Johnson is the most experienced and biggest lineman returning at near 280 pounds. Two other starters are back, juniors Robbie Maple at center and Mason Tamayo at guard.
“He took all of this time in the summer to mentor the other guys, like Mason Tamayo and Robbie Maple. He really helped them out and we’ve all come together because we play as a family,” Gianoli said.
Parham, the only other true big man on the roster, has likewise made the defensive line his responsibility. He is about 30 pounds heavier pushing the 270-pound mark and set to tie up more blockers.
Junior William Howald is more of a prototypical lean defensive end. Wilda blossomed into a pass rushing linebacker the second half of last season.
He is surrounded by promising juniors. Wilda said inside linebacker Tommy Arnold already acts like a leader. Owen Thomas picked up 43 tackles last year and Decker said Micah Scott had an impressive offseason.
“It’s pretty amazing seeing how they develop and how much faster they can read plays and react,” Wilda said. “With being bigger, they can actually fill a hole better now and take on blockers better.”

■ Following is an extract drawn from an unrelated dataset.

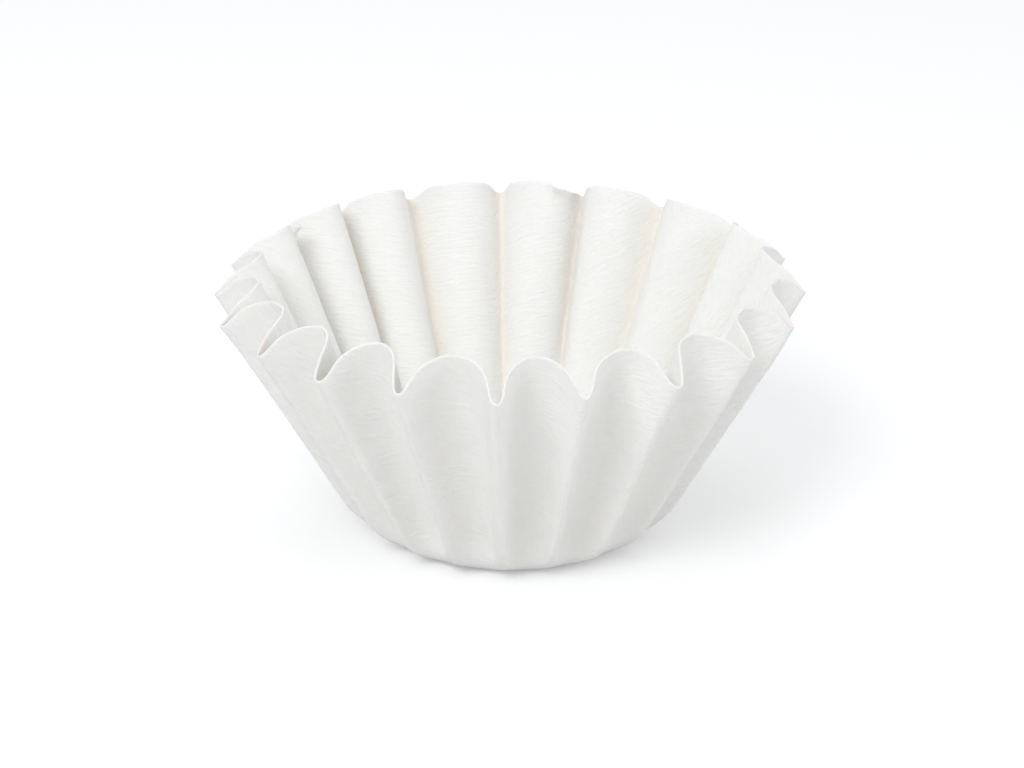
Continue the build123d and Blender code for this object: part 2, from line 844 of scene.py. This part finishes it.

Safety is stacked despite Gianoli’s departure. Jared Pellerin did not play last year but the senior stood out to his teammates and coaches during the summer. He said another junior, Aydan Guenther, will rotate in.
Junior cornerback Elijah Anderson started all of his sophomore season.
Decker and his players have set qualifying for the open division as their main 2019 goal. While getting there will not be easy, turning the tables on at least two of their three regular season losses, to Centennial, Liberty and Williams Field, would get Sunrise Mountain on the short list.
If this program grows from dark horse to a statewide contender, it will be on the back of an improved defense.
“This year’s defense is a lot faster. We have a lot more speed and a lot tighter of a connection,” Wilda said.